At their present limits astrophysics, biochemistry, and conceptual mathematics move into metaphysical territory. Mysticism is upon us: it arrives simultaneously from science and psilocybin. Pauwels: "Modern science, once freed from conformism, is seen to have ideas to exchange with the magicians, alchemists and wonder-workers of antiquity. A revolution is taking place before our eyes - the unexpected remarriage of reason and intuition."(2)

Art and science have achieved extremely sophisticated levels of abstraction. They have in fact reached that point at which the abstract becomes extra-objective. Post-Euclidean geometry, for example, precludes any exact visualization of a stable space grid. We are confronted with dynamic interaction between several transfinite space systems. Precise focusing is impossible. (John Cage: "A measurement measures measuring means.”) And the content of modern art tends increasingly toward the conceptual - i.e., decision-making, systems aesthetics, environmental problems of "impossible" art.

What we "know" conceptually has far outstripped what we experience empirically. We are finally beginning to accept the fact that our senses allow us to perceive only one-millionth of what we know to be reality - the electromagnetic spectrum. Ninety-nine percent of all vital forces affecting our life is invisible. Most of the fundamental rates of change can't be apprehended sensorially. Fuller: "Better than ninety-nine percent of modern technology occurs in the realm of physical phenomena that are sub or ultra to the range of human visibility. We can see the telephone wires but not the conversations taking place. We can see the varieties of metal parts of airplanes but there is nothing to tell us how relatively strong these metals are in comparison to other metals. None of these varieties can be told from the others by the human senses, not even by metallurgists when unaided by instruments. The differences are invisible. Yet world society has throughout its millions of years on earth made its judgments on visible, tangible, sensorially demonstrable criteria."(3)

So we see - that is, we don't see - that our physical environment itself has drastically altered the classical definition of artistic purpose as articulated by Conrad Fiedler: "Artistic activity begins when man finds himself face to face with the visible world as with something immensely enigmatical... In the creation of a work of art, man engages in a struggle with nature not for his physical but for his mental existence."(4)

It is the invisible and inconceivable that man finds immensely enigmatical and to which he has turned his conceptual capacities. Not only is drama obsolete but in a very real sense so is the finite world out of which drama traditionally has risen. The concerns of artist and scientist today are transfinite. McLuhan: "Electricity points the way to an extension of the process of consciousness itself, on a world scale, and without any verbalization whatever."(5)

The Paleocybernetic Age witnesses the concretization of intuition and the secularization of religion through electronics. Nam June Paik: "Electronics is essentially Oriental... but don't confuse 'electronic' with 'electric' as McLuhan often does.
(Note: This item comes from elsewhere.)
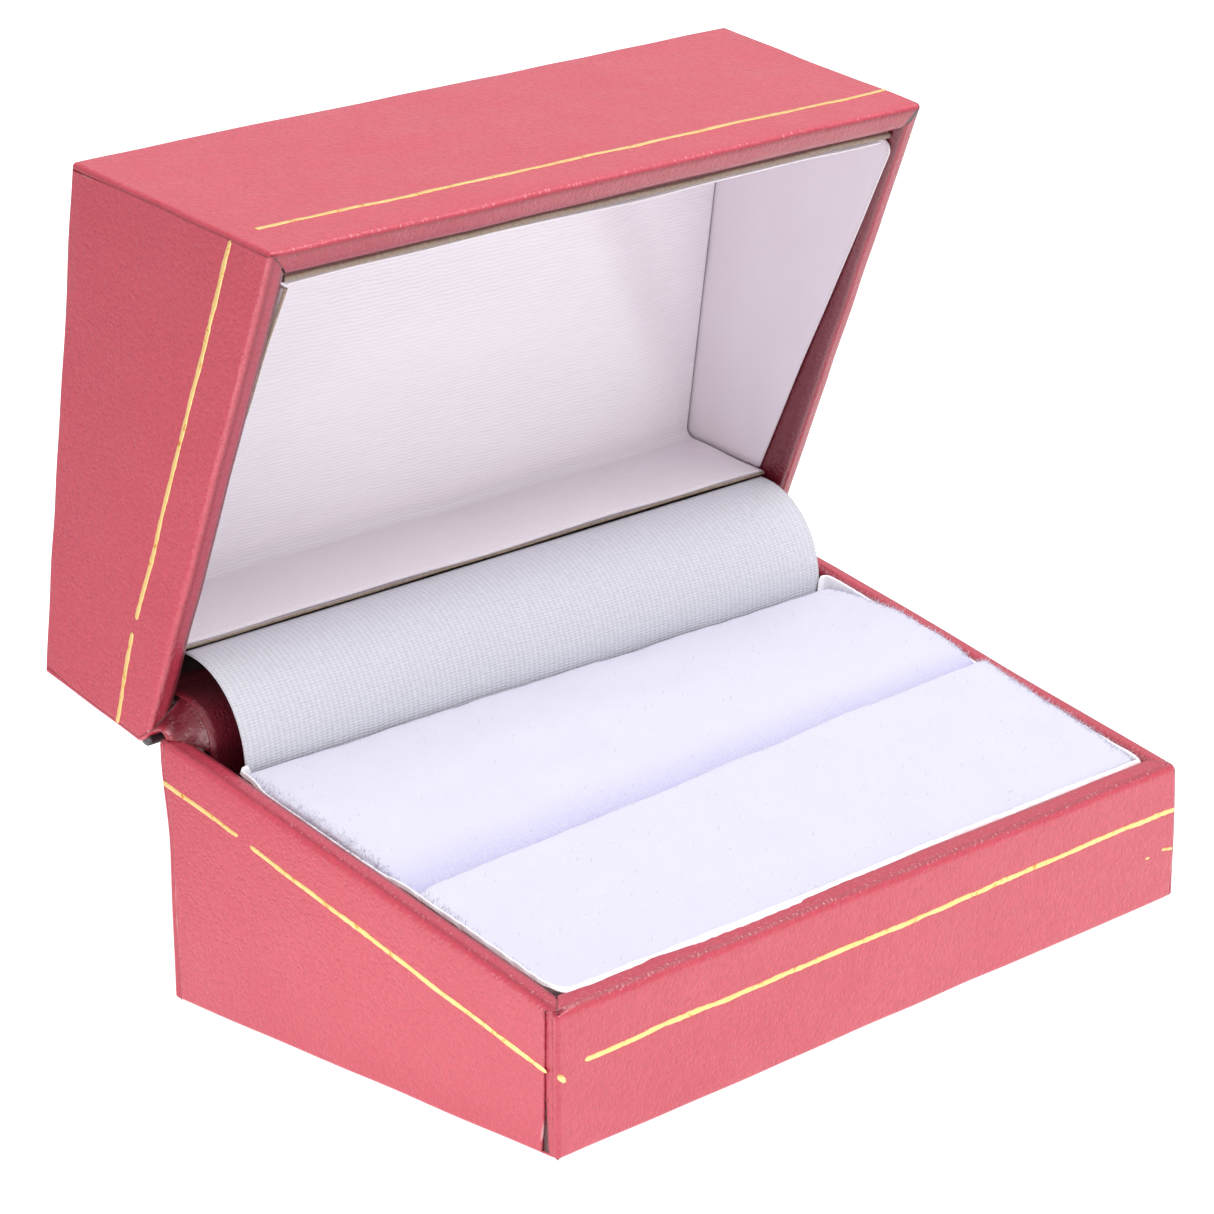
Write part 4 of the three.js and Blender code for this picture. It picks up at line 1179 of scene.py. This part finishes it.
def lining():
    """Front fall, ceiling and back fall as one line in depth and height, carried along X.

    The ceiling puffs towards the room, most in its middle, and is drawn back in two slanting folds."""
    y0, y1 = liner_low[1] + 0.15, liner_high[1] - 0.15
    front_z, back_z = rim(y0) + 1.0, flap_low[2] + 0.1
    turn = np.linspace(0, np.pi / 2, 7)
    r = LINING_BEND
    fall_a = np.linspace(front_z, FLOOR_Z - r, 24)[:-1]
    fall_b = np.linspace(FLOOR_Z - r, back_z, 20)[1:]
    flat = np.linspace(y0 + r, y1 - r, 60)[1:-1]
    y = np.concatenate([np.full(23, y0), y0 + r * (1 - np.cos(turn)), flat,
                        y1 - r + r * np.sin(turn), np.full(19, y1)])
    z = np.concatenate([fall_a, FLOOR_Z - r + r * np.sin(turn), np.full(58, FLOOR_Z),
                        FLOOR_Z - r + r * np.cos(turn), fall_b])
    half = liner_high[0] + 0.12
    x = half * np.sin(np.linspace(-np.pi / 2, np.pi / 2, 120))
    points, uv, gone = carried_sheet(x, y, z)
    gx, gy = points[..., 0].copy(), points[..., 1].copy()
    on_ceiling = np.clip((gy - y0) / (y1 - y0), 0, 1)
    puff = np.sqrt(np.clip(1 - (gx / half) ** 6, 0, 1)) * np.sin(np.pi * on_ceiling) ** 0.6
    points[..., 2] -= PUFF * puff + 0.35 * puff * waves(points * [0.35, 1, 1], 8, 26, 83)
    points[..., 1] -= 0.1 * waves(points, 9, 30, 85) * (1 - puff)
    right_fold = smooth((gx - 12 - 20 * (gy + 20) / 36) / 9)
    left_fold = smooth((gy - 3 - 10 * (gx + 37) / 29) / 7) * smooth((6 - gx) / 20)
    points[..., 2] += puff * (1.9 * right_fold + 1.0 * left_fold)
    return points, uv, gone[-1], 2 * half


points, uv, lining_length, lining_width = lining()
satin = make_piece("Lid_Satin_Lining", [{"points": opened(points), "uv": uv}], LID_SATIN, "lid",
                   inside=opened(np.array([0.0, 0.0, LID_TOP + 20])))
thicken(satin, 0.16)
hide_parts("liner_satin")
print("lining flat size, mm:", round(lining_width, 1), round(lining_length, 1))

# %% Card flaps
SOFT_END = 0.002


def plate(corners, inward, thickness, seed, nose):
    """A card plate: a superellipse ring across its thickness, carried from one end to the other.

    `corners` are two top points and two bottom points of the plate's middle plane. The first top
    corner is cut off round with radius `nose`."""
    top0, top1, low0, low1 = (np.array(c, float) for c in corners)
    inward = np.array(inward, float)
    ring = np.linspace(0, 2 * np.pi, 65)
    u = np.sign(np.cos(ring)) * np.abs(np.cos(ring)) ** 0.14
    v = np.sign(np.sin(ring)) * np.abs(np.sin(ring)) ** 0.5
    s = np.concatenate([[0, 0, SOFT_END], np.linspace(0, 1, 70)[1:-1] ** 1.6, [1 - SOFT_END / 10, 1, 1]])
    size = np.concatenate([[0, 0.96], np.ones(len(s) - 4), [0.96, 0]])
    s, size, u, v = s[:, None, None], size[:, None, None], u[None, :, None], v[None, :, None]
    middle = (top0 + low0) / 2 + ((top1 + low1) / 2 - (top0 + low0) / 2) * s
    height = (top0 - low0) / 2 + ((top1 - low1) / 2 - (top0 - low0) / 2) * s
    if nose:
        left_over = np.clip(1 - s * np.linalg.norm(top1 - top0) / nose, 0, 1)
        cut = nose * (1 - np.sqrt(1 - left_over ** 2)) * (top0 - low0) / np.linalg.norm(top0 - low0) / 2
        middle = middle - cut
        height = height - cut
    points = middle + height * u * size + inward * v * size * thickness / 2
    points = points + unevenness(points, 0.05, seed, 9, 30)
    edge = smooth((u * size - 0.955) / 0.03) + 0 * s
    return points, np.clip(edge[..., 0], 0, 1)


def flap_piece(name, node, corners, inward, thickness, seed, bare=1.0, nose=0.0):
    points, edge = plate(corners, inward, thickness, seed, nose)
    piece = make_piece(name, [{"points": opened(points), "cut_edge": bare * edge}], CARD, "lid")
    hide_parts(node)


FLAP_LEAN, SIDE_THICK, BACK_THICK = 0.42, 0.4, 0.36
for side, sign in (("left", -1), ("right", 1)):
    low, high = shut_box(f"liner_{side}_flap")
    x = (low[0] + high[0]) / 2
    y0, y1 = low[1], high[1]
    top_front, top_back = rim(y0) + 0.1, rim(y1) + 3.0
    lean = FLAP_LEAN * sign
    flap_piece(f"Lid_{side.title()}_Flap", f"liner_{side}_flap",
               [(x + lean, y0, top_front), (x + lean, y1, top_back), (x, y0, high[2]), (x, y1, high[2])],
               (sign, 0, 0), SIDE_THICK, 131 + sign,
               1.0 if side == "left" else 0.15, 1.6 if side == "right" else 0.0)
for side in ("front", "back"):
    low, high = shut_box(f"liner_{side}_flap")
    if side == "back":
        high[1] = low[1] + BACK_THICK
    y = (low[1] + high[1]) / 2
    flap_piece(f"Lid_{side.title()}_Flap", f"liner_{side}_flap",
               [(low[0], y, low[2]), (high[0], y, low[2]), (low[0], y, high[2]), (high[0], y, high[2])],
               (0, 1, 0), high[1] - low[1], 151 + len(side))

# %% [markdown]
# ## Finishes for the CAD parts that stay
# The board trays, the cards under the pad and the liner, the liner's wadding, the hinge leaves, the pin
# and the rivets keep their CAD shapes and get their procedural finishes.

# %% Finishes of the kept nodes
KEPT = {"base_tray": BOARD, "lid_tray": BOARD, "pad_riser": BOARD, "pad_card": BOARD,
        "liner_card": BOARD, "liner_wadding": FOAM,
        "hinge_base_leaf": STEEL, "hinge_lid_leaf": STEEL, "hinge_pin": STEEL}
for number in (1, 2, 3):
    KEPT[f"base_rivet_{number}"] = STEEL
    KEPT[f"lid_rivet_{number}"] = STEEL
for node, finish in KEPT.items():
    holder = frame["nodes"][node]
    for place in holder.material_slots:
        place.link = "OBJECT"
        place.material = finish
print("CAD nodes that stay:", len(KEPT))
Electricity deals with mass and weight; electronics deals with information: one is muscle, the other is nerve." This is to say that global man in the final third of the twentieth century is witnessing the power of the intangible over the tangible. "When Einstein wrote the equation E=mc2 , the metaphysical took the measure of, and mastered, the physical. Nothing in our experience suggests that energy could comprehend and write the equation of intellect... [Einstein's] equation is operating inexorably, and the metaphysical is now manifesting its ability to reign over the physical."(6)

In addition to a radical reassessment of inner space, the new age is characterized by the wholesale obsolescence of man's historical view of outer space. Lunar observatories and satellite telescopes, free from the blinders of earth's air-ocean, will effect a quantum leap in human knowledge comparable to that which the microscope provided at the end of the nineteenth century. Until 1966, for example, all of astronomy indicated that the planet Mercury did not rotate. Radar observations now reveal that it turns on its axis every fifty-nine days. Similar embarrassing reversals of generations-old opinions about Venus, Mars, Jupiter, and even our own moon have occurred within the last decade.(7)

We are entering a transfinite realm of physical and metaphysical mysteries that have nothing to do with fiction. It is now recognized that science has come closer to whatever God may be than has the church in all its tormented history. Science continually discovers and reaffirms the existence of what Fuller calls "an a priori metaphysical intelligence omni-operative in the Universe." Scientists find that a vast omni-present intellect pervades every atom of the universe, governing the structure and behavior of all physical phenomena. Yet this intelligence itself, which we identify as "the laws of nature," is purely metaphysical and is totally unpredicted by the behaviors of any of the physical parts. Einstein's E=mc2 is science's most comprehensive formulation of that intelligence. As J. B. S. Haldane once said, "The universe is not only stranger than we imagine; it is stranger than we can imagine."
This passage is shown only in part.